Your task:
Set down each line from the one containing "Write part 2 of" to the one containing "-8.7, -22.5, inlet)", inclusive, exactly as written and with nothing further.

Modeling code records:
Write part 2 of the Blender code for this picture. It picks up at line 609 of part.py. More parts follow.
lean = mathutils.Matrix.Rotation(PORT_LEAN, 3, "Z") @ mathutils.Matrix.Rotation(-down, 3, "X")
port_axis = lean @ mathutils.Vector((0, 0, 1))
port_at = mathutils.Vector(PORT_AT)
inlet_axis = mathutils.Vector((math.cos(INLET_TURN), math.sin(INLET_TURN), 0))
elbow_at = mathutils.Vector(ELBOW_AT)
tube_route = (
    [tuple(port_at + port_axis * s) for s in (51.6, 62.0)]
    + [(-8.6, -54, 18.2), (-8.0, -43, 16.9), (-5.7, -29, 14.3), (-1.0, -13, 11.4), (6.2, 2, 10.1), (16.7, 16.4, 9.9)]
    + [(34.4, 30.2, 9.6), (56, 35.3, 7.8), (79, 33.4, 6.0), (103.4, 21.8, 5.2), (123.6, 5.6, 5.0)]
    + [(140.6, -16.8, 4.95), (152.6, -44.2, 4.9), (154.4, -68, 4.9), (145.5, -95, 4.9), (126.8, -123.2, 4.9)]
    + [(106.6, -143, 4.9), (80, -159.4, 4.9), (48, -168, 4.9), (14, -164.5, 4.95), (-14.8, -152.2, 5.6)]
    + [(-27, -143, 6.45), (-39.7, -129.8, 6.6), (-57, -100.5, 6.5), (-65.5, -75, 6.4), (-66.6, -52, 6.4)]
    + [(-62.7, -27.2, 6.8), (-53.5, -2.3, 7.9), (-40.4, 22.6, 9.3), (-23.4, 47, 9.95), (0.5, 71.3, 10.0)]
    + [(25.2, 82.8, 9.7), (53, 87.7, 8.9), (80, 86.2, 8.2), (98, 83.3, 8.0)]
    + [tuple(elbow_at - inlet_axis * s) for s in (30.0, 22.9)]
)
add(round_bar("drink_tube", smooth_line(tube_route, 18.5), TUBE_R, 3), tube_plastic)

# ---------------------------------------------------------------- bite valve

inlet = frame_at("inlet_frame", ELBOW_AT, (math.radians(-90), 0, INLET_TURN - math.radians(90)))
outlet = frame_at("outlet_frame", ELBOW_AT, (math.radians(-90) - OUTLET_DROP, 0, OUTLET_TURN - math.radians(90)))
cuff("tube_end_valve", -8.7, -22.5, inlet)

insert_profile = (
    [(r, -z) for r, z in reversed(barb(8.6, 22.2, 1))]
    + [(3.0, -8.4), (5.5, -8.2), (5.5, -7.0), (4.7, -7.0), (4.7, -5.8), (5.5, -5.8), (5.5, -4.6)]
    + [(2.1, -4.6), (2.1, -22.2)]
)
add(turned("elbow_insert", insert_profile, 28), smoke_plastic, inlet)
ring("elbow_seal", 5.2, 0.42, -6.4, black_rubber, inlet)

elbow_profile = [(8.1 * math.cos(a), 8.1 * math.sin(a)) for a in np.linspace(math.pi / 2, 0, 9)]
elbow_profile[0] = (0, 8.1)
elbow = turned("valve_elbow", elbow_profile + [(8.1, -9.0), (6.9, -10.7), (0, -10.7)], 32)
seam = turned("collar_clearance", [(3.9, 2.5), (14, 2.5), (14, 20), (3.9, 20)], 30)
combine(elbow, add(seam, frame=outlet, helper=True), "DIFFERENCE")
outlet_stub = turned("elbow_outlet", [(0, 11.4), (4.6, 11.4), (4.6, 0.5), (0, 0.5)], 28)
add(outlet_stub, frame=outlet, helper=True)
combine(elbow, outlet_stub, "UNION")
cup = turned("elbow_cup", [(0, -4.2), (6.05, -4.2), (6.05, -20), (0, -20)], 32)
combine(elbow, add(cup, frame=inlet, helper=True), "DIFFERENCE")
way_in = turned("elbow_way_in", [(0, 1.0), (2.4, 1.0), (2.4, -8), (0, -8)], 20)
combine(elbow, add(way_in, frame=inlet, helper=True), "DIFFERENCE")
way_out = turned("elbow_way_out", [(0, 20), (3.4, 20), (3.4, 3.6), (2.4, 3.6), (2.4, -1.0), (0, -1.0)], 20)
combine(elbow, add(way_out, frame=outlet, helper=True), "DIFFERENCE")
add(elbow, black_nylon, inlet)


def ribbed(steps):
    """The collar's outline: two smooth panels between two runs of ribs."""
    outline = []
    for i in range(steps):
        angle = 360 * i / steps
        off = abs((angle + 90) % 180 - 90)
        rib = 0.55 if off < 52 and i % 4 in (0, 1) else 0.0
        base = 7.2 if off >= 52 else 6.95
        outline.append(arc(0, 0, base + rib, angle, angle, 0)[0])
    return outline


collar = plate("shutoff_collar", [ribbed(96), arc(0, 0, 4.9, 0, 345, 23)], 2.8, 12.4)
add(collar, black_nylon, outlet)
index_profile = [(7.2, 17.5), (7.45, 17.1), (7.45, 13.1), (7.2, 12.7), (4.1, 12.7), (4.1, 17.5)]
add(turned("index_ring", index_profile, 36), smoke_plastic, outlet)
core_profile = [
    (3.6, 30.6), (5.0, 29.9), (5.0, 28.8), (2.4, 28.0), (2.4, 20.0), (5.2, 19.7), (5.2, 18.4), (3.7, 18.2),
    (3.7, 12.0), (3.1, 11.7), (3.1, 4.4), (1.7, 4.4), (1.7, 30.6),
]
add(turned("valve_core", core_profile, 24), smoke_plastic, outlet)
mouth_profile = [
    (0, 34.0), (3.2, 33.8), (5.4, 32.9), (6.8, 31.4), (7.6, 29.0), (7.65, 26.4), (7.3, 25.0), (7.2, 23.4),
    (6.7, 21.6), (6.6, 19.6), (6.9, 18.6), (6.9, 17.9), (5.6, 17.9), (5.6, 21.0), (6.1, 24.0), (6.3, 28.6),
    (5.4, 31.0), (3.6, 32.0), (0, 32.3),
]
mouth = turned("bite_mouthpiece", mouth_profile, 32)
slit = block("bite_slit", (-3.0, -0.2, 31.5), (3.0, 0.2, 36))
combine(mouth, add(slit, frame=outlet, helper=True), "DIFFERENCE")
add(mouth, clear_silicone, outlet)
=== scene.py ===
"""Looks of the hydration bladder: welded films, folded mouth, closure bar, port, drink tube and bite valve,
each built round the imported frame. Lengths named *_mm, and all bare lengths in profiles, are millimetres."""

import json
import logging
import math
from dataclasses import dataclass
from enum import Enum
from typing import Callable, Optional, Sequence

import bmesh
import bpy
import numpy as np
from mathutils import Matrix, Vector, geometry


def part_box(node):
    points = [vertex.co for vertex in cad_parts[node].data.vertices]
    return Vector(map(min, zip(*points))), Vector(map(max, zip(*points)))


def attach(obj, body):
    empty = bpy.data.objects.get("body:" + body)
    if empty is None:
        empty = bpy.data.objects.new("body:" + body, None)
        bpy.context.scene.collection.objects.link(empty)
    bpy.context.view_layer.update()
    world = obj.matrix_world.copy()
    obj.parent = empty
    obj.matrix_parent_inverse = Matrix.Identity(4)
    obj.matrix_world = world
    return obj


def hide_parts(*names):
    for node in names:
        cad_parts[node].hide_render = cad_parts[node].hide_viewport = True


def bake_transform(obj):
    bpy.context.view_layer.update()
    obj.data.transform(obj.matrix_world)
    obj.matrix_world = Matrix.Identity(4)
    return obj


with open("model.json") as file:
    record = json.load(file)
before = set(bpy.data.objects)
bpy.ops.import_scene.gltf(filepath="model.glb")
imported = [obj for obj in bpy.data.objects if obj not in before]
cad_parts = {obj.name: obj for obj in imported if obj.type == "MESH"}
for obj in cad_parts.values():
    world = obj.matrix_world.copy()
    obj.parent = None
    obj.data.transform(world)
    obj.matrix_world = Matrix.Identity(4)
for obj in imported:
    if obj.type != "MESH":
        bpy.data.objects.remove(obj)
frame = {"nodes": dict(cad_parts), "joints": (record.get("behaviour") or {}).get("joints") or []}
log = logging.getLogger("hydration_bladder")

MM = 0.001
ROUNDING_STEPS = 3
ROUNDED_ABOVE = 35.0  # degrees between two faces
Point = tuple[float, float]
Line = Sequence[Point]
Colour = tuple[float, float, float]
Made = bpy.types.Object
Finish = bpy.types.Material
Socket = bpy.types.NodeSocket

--

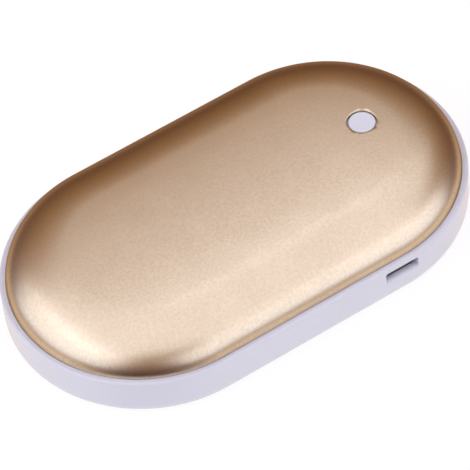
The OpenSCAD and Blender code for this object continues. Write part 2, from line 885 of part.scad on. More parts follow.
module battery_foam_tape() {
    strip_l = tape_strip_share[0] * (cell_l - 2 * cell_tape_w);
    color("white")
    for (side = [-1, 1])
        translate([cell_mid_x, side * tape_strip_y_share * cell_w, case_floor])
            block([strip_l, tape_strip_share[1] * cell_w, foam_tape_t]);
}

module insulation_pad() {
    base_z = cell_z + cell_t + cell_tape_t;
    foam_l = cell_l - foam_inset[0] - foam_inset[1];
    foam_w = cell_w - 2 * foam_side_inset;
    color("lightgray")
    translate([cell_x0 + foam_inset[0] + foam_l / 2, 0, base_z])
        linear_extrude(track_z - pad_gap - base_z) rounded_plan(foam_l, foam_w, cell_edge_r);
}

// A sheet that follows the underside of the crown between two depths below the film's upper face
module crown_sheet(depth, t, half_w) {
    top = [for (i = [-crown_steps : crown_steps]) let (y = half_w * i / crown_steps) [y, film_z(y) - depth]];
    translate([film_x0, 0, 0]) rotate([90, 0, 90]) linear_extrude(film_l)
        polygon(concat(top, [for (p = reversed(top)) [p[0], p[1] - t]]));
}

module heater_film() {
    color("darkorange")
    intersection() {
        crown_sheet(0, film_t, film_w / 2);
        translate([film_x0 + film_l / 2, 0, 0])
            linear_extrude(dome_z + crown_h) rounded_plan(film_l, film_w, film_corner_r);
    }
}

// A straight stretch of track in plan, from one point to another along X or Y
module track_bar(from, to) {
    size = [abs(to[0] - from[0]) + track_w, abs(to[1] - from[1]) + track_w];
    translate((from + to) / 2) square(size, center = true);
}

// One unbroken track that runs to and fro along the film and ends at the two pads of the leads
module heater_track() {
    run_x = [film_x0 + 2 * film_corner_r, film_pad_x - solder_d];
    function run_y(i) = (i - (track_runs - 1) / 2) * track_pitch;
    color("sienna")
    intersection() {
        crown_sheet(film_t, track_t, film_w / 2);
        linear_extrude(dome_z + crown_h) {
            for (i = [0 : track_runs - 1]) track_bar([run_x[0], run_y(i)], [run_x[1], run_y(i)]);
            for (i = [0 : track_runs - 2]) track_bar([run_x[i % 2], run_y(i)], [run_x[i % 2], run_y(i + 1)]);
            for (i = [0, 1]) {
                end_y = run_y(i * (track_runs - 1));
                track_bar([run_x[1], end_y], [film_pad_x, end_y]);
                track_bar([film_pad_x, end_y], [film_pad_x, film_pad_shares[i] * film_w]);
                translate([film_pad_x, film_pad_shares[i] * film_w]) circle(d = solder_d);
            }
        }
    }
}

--

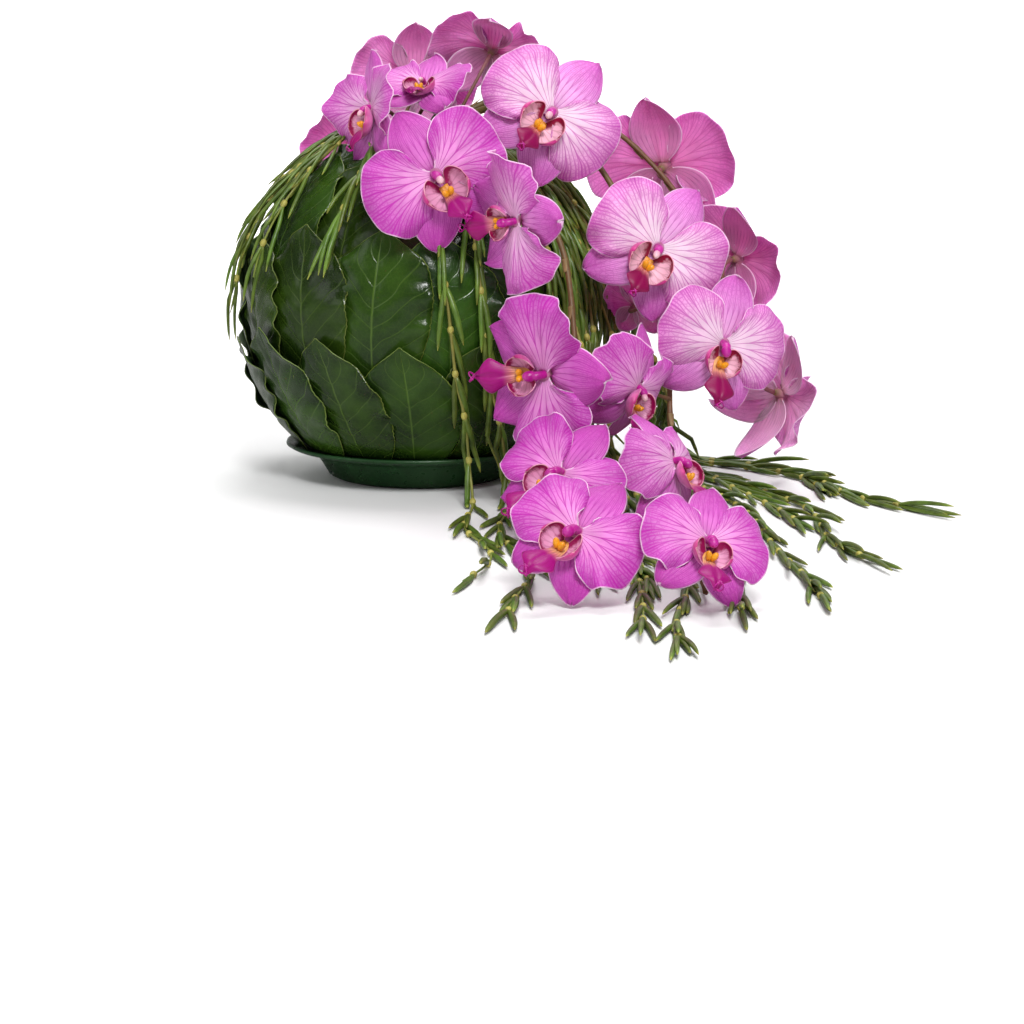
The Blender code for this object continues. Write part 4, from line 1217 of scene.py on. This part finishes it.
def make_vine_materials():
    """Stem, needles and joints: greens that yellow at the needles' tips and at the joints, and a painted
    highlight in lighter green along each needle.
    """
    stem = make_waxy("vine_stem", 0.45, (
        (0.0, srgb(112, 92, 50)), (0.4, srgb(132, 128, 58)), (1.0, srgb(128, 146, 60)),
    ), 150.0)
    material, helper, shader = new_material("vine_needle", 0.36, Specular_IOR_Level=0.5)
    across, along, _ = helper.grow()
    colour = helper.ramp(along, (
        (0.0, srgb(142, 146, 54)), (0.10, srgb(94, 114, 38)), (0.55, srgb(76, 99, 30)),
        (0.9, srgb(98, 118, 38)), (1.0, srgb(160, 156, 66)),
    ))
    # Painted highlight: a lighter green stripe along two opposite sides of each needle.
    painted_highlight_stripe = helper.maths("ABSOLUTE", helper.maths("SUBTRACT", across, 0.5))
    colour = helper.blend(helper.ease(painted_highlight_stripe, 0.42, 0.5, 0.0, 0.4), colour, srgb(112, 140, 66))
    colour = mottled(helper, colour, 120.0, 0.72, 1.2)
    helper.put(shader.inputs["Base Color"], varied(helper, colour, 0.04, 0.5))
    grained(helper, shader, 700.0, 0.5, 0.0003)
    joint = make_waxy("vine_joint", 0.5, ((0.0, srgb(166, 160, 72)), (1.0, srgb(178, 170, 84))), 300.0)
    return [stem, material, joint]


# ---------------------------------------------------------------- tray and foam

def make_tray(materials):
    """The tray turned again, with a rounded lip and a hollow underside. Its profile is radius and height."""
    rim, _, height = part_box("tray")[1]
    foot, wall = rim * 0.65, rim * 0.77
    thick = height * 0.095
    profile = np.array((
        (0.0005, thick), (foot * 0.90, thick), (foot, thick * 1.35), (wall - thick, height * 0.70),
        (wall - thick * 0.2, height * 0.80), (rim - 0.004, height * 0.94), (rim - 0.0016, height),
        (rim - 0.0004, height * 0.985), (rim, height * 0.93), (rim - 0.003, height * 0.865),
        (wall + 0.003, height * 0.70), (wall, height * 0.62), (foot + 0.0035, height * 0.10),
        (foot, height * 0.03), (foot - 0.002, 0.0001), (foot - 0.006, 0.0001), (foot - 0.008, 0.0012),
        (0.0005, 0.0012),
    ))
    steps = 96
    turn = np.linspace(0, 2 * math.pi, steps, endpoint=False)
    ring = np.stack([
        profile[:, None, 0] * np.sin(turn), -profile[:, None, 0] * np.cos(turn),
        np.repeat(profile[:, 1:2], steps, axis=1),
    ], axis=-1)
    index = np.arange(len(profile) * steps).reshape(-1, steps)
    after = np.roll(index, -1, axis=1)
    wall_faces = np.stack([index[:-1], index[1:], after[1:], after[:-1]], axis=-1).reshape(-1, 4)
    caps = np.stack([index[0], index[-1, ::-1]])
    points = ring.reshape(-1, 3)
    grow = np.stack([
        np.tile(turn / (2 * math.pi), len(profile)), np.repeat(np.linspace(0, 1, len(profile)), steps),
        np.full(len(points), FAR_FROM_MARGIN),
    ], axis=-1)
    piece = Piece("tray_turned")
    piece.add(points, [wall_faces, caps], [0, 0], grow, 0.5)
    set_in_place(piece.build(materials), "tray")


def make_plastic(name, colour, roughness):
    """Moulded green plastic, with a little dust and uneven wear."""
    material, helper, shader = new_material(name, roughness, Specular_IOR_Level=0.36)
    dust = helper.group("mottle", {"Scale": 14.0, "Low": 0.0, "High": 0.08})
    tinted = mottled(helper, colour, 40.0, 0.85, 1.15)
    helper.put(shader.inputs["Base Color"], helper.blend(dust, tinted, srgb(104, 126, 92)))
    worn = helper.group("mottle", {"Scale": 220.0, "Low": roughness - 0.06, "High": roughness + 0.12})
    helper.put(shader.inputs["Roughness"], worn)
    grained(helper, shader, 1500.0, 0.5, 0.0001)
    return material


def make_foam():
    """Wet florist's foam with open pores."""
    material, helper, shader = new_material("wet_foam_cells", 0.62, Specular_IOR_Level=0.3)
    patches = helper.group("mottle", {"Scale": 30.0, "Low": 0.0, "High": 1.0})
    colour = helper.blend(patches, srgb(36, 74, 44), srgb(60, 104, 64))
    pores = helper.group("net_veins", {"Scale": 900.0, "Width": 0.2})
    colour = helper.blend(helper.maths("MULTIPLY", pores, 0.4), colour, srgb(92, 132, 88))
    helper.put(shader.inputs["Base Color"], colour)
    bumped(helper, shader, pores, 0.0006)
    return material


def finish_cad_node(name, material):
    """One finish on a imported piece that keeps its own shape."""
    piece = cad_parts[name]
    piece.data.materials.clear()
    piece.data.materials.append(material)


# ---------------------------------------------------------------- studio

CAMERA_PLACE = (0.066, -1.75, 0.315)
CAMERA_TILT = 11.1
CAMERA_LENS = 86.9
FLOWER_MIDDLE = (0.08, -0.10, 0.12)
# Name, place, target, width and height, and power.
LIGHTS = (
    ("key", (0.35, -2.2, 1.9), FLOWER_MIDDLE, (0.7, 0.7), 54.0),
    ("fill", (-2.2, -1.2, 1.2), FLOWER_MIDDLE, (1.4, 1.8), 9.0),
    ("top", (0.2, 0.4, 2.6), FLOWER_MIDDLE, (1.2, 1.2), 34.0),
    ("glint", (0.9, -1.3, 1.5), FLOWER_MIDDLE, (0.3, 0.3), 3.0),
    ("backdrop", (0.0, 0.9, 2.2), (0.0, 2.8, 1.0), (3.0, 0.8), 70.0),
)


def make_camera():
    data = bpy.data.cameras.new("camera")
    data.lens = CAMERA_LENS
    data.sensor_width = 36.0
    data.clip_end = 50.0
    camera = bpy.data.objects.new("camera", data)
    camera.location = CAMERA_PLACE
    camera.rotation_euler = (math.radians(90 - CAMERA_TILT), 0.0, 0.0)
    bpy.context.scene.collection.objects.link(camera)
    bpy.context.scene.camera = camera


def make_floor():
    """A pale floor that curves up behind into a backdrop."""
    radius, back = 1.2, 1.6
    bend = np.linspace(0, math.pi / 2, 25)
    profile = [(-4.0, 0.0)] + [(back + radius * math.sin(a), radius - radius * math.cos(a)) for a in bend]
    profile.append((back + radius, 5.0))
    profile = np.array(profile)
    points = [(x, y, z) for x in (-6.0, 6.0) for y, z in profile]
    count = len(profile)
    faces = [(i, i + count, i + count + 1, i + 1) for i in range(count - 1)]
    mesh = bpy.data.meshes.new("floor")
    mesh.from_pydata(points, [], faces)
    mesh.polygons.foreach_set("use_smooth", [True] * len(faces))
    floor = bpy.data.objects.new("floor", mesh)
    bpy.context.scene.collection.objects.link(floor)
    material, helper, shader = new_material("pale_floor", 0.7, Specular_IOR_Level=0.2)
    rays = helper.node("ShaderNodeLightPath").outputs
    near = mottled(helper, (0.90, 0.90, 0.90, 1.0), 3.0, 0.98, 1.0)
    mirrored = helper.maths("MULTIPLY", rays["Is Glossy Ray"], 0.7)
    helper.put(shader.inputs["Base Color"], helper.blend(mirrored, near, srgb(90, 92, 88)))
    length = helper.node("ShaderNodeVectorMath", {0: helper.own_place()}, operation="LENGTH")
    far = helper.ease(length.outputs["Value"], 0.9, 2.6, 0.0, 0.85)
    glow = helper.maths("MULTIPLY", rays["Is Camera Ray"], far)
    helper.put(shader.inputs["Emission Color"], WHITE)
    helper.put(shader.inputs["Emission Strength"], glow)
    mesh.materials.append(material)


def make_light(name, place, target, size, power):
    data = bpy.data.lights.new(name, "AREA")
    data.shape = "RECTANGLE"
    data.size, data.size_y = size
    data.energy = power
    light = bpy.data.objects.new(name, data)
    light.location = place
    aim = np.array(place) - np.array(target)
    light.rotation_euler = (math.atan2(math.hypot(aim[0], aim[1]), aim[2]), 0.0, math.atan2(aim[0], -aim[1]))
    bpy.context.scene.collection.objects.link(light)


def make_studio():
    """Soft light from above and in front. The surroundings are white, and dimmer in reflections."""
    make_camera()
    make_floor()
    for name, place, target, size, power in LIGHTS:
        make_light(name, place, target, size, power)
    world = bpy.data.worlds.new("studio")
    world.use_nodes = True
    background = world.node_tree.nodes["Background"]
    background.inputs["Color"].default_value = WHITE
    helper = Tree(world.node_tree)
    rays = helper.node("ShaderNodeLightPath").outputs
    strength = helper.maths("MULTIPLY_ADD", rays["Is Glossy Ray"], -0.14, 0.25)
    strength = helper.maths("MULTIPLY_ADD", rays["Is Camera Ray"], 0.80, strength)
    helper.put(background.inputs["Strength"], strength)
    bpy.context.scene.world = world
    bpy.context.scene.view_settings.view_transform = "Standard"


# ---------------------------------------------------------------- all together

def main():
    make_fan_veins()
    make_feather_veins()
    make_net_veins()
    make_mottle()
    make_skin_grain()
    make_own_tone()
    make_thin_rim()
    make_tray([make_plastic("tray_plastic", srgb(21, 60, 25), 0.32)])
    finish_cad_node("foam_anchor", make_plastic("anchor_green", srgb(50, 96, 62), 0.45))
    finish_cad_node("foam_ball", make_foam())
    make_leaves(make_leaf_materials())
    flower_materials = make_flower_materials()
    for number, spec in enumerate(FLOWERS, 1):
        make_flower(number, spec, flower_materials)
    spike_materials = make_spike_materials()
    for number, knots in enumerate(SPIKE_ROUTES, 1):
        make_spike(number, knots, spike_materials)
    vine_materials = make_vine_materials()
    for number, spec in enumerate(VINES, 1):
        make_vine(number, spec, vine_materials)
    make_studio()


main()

Full response:
Write part 2 of the Blender code for this picture. It picks up at line 609 of part.py. More parts follow.
lean = mathutils.Matrix.Rotation(PORT_LEAN, 3, "Z") @ mathutils.Matrix.Rotation(-down, 3, "X")
port_axis = lean @ mathutils.Vector((0, 0, 1))
port_at = mathutils.Vector(PORT_AT)
inlet_axis = mathutils.Vector((math.cos(INLET_TURN), math.sin(INLET_TURN), 0))
elbow_at = mathutils.Vector(ELBOW_AT)
tube_route = (
    [tuple(port_at + port_axis * s) for s in (51.6, 62.0)]
    + [(-8.6, -54, 18.2), (-8.0, -43, 16.9), (-5.7, -29, 14.3), (-1.0, -13, 11.4), (6.2, 2, 10.1), (16.7, 16.4, 9.9)]
    + [(34.4, 30.2, 9.6), (56, 35.3, 7.8), (79, 33.4, 6.0), (103.4, 21.8, 5.2), (123.6, 5.6, 5.0)]
    + [(140.6, -16.8, 4.95), (152.6, -44.2, 4.9), (154.4, -68, 4.9), (145.5, -95, 4.9), (126.8, -123.2, 4.9)]
    + [(106.6, -143, 4.9), (80, -159.4, 4.9), (48, -168, 4.9), (14, -164.5, 4.95), (-14.8, -152.2, 5.6)]
    + [(-27, -143, 6.45), (-39.7, -129.8, 6.6), (-57, -100.5, 6.5), (-65.5, -75, 6.4), (-66.6, -52, 6.4)]
    + [(-62.7, -27.2, 6.8), (-53.5, -2.3, 7.9), (-40.4, 22.6, 9.3), (-23.4, 47, 9.95), (0.5, 71.3, 10.0)]
    + [(25.2, 82.8, 9.7), (53, 87.7, 8.9), (80, 86.2, 8.2), (98, 83.3, 8.0)]
    + [tuple(elbow_at - inlet_axis * s) for s in (30.0, 22.9)]
)
add(round_bar("drink_tube", smooth_line(tube_route, 18.5), TUBE_R, 3), tube_plastic)

# ---------------------------------------------------------------- bite valve

inlet = frame_at("inlet_frame", ELBOW_AT, (math.radians(-90), 0, INLET_TURN - math.radians(90)))
outlet = frame_at("outlet_frame", ELBOW_AT, (math.radians(-90) - OUTLET_DROP, 0, OUTLET_TURN - math.radians(90)))
cuff("tube_end_valve", -8.7, -22.5, inlet)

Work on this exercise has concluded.